#### Data in this exercise:
************

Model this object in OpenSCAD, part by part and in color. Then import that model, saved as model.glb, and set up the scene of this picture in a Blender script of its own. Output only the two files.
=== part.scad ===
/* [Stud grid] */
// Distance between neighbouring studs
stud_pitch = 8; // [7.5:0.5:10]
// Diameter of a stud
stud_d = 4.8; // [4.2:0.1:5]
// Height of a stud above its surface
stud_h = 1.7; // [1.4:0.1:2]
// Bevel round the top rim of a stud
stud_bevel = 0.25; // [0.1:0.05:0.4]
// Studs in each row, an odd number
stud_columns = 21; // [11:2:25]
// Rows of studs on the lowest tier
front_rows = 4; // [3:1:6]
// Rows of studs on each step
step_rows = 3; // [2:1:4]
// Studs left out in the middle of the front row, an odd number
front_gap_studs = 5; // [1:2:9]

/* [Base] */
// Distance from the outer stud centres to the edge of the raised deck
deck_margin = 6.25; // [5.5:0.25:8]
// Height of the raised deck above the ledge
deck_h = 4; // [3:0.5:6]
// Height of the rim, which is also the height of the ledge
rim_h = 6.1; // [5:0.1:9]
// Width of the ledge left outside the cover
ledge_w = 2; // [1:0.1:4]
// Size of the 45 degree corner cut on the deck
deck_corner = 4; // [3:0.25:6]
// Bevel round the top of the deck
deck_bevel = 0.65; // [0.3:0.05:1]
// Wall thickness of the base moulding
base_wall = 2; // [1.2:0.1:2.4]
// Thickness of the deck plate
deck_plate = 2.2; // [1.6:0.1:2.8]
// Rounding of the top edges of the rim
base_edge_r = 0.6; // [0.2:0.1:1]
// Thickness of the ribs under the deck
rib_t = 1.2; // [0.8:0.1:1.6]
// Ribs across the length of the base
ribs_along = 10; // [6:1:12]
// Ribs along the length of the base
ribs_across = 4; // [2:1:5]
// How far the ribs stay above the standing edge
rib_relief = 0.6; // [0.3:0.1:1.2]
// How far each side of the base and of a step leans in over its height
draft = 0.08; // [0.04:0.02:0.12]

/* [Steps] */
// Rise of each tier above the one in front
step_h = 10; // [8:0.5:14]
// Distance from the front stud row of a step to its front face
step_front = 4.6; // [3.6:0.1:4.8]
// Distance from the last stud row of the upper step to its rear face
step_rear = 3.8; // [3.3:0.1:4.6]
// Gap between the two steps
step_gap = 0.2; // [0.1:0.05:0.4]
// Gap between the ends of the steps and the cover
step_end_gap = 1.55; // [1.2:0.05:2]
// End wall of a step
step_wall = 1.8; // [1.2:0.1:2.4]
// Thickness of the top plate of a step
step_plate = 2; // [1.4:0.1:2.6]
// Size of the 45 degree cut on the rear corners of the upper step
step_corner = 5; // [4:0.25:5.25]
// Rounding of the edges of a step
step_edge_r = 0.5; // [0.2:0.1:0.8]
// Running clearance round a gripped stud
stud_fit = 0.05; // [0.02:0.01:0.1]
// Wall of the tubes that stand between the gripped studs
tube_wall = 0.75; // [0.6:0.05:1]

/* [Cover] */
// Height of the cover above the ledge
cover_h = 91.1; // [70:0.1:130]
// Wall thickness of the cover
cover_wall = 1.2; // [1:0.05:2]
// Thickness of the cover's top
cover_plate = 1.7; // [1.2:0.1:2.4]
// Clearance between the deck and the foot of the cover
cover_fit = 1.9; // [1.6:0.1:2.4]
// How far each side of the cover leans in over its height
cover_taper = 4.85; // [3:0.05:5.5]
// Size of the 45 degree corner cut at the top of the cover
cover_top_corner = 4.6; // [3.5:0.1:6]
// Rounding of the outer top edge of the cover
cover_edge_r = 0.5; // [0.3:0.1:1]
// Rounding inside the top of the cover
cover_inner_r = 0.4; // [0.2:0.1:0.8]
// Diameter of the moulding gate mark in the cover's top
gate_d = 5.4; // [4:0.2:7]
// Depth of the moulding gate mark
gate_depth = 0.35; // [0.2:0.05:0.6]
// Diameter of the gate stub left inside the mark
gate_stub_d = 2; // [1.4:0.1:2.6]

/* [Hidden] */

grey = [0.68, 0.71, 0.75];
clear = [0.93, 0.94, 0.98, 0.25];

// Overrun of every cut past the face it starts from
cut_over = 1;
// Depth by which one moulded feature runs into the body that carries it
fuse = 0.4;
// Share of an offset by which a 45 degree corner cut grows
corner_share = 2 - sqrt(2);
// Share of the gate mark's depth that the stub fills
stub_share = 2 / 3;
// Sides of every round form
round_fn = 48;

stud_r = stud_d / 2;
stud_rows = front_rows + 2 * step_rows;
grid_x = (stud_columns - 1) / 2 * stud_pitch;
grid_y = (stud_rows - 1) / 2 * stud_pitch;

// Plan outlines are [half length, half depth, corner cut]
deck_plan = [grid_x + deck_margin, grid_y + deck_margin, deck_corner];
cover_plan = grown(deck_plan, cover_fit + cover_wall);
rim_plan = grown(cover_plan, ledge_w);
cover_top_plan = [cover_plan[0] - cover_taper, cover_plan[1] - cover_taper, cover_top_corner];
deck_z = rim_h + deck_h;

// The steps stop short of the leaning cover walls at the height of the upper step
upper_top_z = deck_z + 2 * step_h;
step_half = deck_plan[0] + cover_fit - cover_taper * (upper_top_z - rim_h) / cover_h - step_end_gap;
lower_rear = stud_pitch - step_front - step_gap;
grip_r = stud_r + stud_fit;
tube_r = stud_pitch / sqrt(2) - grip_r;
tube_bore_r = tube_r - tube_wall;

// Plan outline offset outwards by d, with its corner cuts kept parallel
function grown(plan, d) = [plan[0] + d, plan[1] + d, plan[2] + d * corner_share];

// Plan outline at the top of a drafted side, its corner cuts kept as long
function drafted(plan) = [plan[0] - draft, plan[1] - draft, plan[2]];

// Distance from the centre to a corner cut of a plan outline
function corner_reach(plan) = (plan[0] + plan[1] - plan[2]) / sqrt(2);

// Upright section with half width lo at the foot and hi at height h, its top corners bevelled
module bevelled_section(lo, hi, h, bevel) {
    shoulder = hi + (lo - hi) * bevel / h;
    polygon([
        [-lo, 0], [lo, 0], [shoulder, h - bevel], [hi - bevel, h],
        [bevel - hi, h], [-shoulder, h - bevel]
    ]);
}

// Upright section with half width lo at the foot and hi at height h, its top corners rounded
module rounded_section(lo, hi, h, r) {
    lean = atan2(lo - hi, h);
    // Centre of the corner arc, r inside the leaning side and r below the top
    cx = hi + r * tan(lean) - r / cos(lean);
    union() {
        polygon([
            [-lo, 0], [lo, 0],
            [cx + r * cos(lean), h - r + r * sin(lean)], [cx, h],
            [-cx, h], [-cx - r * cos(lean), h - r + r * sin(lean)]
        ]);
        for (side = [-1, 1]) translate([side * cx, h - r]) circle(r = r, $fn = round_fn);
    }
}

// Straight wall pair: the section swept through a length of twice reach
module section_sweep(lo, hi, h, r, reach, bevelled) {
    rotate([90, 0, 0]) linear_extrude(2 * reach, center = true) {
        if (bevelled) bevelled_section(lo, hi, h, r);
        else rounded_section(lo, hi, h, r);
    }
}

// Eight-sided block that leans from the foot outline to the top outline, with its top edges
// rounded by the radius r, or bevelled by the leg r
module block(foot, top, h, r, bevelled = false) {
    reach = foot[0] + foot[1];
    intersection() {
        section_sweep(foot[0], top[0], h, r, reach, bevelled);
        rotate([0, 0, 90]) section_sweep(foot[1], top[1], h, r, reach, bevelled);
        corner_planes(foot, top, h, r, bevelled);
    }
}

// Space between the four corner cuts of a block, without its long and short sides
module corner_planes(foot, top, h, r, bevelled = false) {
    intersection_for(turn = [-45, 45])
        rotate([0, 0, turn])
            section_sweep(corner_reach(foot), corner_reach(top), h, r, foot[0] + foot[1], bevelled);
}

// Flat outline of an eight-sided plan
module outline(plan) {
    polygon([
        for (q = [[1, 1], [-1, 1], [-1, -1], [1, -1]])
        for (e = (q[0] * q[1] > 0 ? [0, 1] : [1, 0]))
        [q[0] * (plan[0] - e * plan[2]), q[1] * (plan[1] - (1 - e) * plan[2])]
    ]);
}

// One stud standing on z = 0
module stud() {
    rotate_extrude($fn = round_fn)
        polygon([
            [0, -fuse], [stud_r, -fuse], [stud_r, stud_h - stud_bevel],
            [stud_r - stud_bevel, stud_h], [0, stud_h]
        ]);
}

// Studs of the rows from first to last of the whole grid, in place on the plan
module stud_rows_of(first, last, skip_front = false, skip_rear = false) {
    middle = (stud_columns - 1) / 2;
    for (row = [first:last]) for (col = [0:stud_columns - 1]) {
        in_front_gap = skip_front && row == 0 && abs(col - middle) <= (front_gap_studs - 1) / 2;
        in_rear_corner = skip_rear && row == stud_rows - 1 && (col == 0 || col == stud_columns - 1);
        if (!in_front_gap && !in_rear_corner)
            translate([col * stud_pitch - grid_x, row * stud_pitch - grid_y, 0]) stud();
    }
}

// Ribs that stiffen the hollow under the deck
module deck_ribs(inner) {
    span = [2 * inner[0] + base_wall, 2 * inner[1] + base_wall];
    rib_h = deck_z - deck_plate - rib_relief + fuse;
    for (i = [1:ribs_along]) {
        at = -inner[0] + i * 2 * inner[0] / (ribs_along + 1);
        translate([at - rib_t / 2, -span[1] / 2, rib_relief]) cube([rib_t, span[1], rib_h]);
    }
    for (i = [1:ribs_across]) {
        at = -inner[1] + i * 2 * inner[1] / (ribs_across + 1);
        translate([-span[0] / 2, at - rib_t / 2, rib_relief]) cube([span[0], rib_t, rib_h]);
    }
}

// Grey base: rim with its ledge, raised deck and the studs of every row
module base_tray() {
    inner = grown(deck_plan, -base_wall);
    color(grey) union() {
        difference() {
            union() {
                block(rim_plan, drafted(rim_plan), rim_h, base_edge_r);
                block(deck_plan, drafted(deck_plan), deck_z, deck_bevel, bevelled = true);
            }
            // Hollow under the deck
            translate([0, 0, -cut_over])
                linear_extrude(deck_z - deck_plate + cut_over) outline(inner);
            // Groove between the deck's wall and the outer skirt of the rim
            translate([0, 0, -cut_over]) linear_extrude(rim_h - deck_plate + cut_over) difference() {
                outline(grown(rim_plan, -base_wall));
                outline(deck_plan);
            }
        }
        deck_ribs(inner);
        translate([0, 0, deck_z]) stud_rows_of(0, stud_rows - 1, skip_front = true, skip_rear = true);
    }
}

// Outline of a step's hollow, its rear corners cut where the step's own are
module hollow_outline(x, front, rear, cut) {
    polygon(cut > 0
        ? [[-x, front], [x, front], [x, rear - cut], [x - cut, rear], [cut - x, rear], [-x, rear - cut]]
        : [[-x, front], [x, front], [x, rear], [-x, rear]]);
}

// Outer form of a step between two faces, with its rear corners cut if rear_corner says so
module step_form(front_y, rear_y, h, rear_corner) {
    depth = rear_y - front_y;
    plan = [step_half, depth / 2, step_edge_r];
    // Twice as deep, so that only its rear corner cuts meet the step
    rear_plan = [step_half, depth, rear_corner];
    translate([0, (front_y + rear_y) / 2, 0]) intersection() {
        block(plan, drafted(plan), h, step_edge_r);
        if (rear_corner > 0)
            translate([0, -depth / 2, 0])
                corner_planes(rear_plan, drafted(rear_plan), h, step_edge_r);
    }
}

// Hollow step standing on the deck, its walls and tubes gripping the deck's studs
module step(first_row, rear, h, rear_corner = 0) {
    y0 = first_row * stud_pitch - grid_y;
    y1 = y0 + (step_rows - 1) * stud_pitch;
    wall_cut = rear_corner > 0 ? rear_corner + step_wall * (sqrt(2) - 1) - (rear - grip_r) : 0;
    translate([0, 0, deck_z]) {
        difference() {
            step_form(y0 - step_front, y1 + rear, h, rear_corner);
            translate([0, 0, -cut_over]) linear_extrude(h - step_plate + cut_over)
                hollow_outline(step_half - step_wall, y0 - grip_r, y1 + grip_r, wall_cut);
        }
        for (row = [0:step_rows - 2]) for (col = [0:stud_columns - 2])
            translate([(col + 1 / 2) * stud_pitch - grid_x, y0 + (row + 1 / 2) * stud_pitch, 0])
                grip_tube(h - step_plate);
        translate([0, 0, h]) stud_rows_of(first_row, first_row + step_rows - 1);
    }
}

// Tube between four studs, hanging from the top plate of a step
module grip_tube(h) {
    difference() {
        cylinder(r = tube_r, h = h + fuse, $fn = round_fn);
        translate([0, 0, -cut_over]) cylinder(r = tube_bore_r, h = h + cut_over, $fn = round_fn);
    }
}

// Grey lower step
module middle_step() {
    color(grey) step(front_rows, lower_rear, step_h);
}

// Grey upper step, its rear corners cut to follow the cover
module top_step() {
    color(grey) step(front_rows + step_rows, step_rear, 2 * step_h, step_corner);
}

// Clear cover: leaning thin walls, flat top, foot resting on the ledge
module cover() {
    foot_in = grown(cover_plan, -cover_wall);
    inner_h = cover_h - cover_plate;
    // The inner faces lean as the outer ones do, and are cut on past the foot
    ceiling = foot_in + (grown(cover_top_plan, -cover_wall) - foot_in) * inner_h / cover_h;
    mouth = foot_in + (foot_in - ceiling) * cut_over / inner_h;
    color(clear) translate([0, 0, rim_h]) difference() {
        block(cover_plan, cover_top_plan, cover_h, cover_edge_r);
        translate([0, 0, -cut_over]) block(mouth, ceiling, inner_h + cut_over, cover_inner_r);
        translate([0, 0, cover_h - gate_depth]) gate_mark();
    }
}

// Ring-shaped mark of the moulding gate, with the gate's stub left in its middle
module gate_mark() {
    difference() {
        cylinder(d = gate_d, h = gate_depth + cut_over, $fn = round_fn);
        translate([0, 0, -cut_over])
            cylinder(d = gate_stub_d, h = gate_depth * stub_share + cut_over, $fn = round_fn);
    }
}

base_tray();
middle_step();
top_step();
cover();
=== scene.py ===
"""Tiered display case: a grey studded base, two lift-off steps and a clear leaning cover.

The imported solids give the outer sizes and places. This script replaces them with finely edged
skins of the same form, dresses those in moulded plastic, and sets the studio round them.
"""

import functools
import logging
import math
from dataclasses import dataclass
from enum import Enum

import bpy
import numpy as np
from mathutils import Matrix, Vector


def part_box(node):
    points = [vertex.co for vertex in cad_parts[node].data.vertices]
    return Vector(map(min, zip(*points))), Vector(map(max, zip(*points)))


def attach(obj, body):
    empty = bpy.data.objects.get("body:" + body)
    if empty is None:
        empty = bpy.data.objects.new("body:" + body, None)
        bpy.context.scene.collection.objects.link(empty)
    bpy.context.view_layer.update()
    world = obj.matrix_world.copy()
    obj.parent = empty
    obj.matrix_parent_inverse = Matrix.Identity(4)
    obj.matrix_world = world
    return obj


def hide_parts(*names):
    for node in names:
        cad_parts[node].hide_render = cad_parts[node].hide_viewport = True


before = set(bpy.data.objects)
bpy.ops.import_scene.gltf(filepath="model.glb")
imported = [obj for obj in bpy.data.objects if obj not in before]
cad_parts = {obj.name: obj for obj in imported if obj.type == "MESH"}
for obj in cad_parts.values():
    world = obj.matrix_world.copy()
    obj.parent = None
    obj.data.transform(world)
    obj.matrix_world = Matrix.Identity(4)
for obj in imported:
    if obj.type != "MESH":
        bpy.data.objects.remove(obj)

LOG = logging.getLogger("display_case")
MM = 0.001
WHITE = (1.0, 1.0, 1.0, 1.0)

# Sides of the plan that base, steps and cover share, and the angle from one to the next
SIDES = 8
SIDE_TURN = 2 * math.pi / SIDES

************

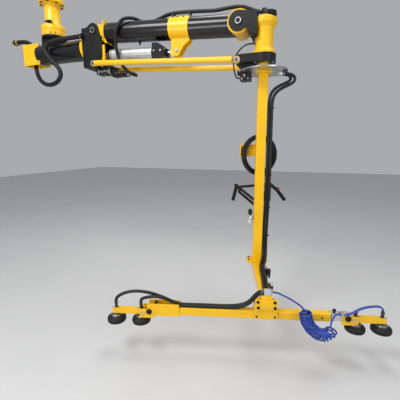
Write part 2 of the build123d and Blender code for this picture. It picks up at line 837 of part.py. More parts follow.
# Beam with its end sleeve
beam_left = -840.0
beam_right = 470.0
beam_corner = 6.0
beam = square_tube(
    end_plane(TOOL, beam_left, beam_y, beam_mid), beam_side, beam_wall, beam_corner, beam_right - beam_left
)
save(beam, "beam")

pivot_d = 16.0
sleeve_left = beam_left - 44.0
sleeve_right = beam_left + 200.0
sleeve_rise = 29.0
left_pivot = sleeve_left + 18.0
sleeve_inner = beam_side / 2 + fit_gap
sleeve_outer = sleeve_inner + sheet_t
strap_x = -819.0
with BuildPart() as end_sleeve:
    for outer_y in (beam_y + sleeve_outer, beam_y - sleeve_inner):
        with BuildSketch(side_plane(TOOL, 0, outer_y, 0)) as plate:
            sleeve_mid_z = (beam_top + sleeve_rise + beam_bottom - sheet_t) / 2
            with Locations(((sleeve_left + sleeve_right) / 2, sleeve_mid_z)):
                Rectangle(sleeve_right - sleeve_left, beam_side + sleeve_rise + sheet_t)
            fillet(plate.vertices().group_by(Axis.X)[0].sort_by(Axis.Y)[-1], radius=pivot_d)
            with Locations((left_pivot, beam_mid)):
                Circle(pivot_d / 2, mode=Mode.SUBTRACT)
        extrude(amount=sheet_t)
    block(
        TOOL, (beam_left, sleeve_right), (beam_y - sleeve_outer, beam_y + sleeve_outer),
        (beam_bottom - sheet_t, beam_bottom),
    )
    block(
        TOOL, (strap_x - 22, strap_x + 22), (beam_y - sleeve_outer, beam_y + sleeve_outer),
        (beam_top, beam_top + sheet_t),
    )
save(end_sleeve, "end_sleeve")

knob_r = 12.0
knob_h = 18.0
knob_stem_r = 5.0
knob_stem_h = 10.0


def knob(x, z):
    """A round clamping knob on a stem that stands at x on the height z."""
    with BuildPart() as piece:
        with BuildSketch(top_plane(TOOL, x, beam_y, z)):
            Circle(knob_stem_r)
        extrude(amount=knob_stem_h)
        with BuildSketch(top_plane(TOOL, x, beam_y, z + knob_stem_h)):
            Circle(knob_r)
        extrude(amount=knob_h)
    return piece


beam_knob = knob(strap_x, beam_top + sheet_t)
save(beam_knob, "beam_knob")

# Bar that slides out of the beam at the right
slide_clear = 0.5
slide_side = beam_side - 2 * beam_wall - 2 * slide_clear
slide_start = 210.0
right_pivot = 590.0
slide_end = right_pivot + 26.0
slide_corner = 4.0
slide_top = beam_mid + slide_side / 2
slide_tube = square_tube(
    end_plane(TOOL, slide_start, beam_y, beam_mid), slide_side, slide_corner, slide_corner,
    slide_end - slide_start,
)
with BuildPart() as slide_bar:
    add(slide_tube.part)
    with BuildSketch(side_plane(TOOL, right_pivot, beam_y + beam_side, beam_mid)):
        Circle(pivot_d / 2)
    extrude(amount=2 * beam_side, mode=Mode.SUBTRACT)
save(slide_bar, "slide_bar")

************

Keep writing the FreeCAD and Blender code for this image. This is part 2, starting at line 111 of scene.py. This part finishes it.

************

Copy, from the material above, each line in which the string "type" occurs.

#### Task answer:
cad_parts = {obj.name: obj for obj in imported if obj.type == "MESH"}
    if obj.type != "MESH":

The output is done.